The reformers at Trent bent their most determined and intense efforts on obliterating this abuse. The pursuit of this goal brought the council into its most serious confrontation with the papacy. Papal dispensations from church law that required bishops to reside were the loophole the reformers believed they had to close. The confrontation paralyzed the council for 10 long months as both sides jockeyed for victory. Although the crisis had was resolved only by a shaky compromise, the council's ideal of resident bishops bit by bit became the reality that we take for granted today.


Misunderstandings persist about what Trent decreed on certain issues controversial even today. Despite what is often said, for instance, Trent did not insist the Mass be in Latin. It, rather, left the door open for both Latin and the vernacular. What about clerical celibacy? Emperor Ferdinand I and Duke Albrecht of Bavaria begged the council to mitigate it, at least for German-speaking lands. On this issue, as on others, the council decided not to decide, which in effect threw the matter onto the desk of the pope after the council. Pius IV procrastinated over it, but his successor, Pius V, adamantly refused to make any change. Thus, the issue died.

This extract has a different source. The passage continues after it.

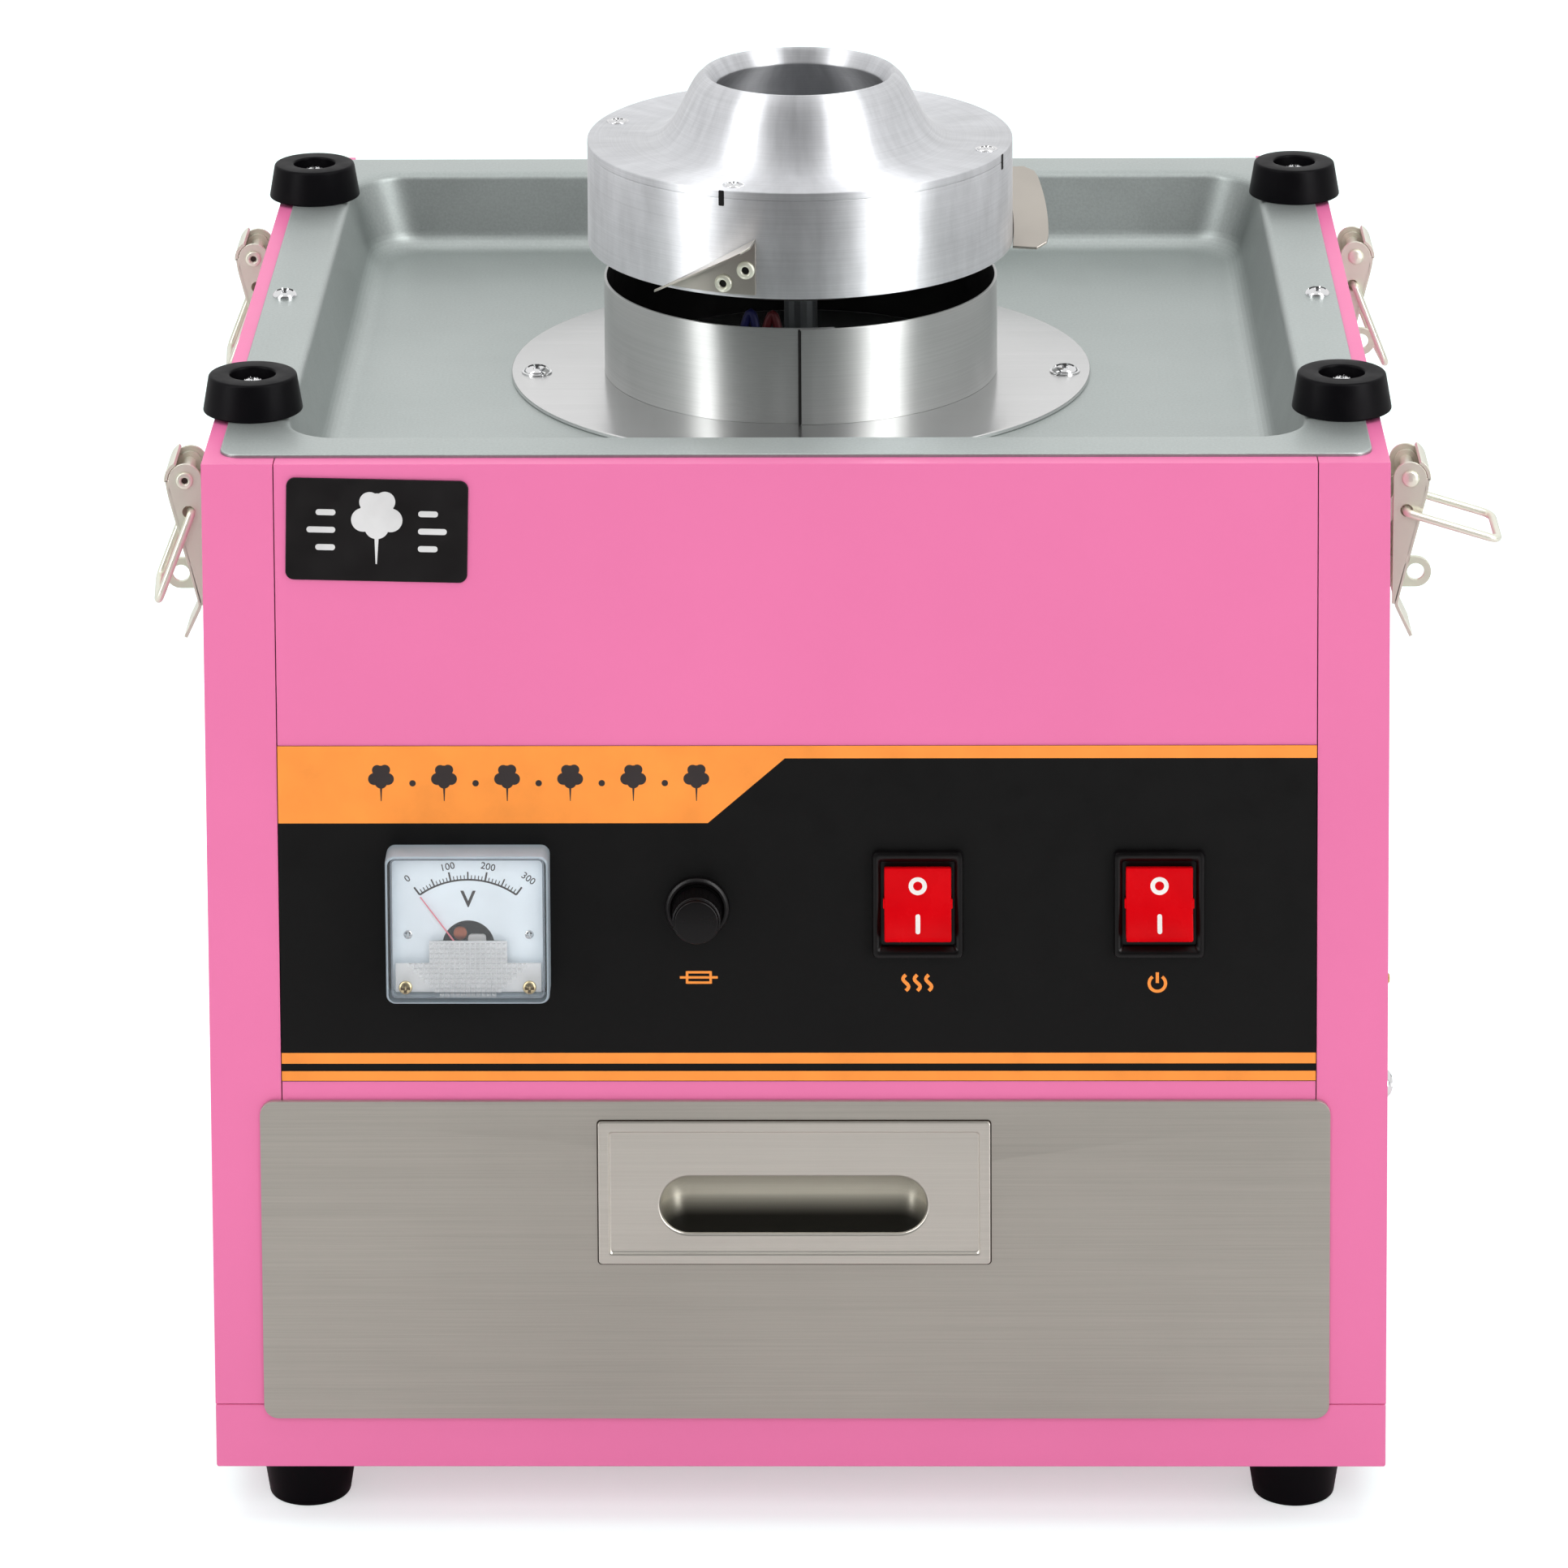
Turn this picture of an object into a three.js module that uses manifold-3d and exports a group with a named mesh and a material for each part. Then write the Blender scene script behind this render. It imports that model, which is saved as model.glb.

Much, much more could be said about a council that had such an important impact not only on religion but, as well, on the political and cultural fabric of the West. But perhaps, with this brief initiation your appetite has been whetted to know more. In any case, what study makes ever clearer is that some of the problems the Council of Trent tried to deal with, or decided not to deal with, have not gone away for the church and for society at large.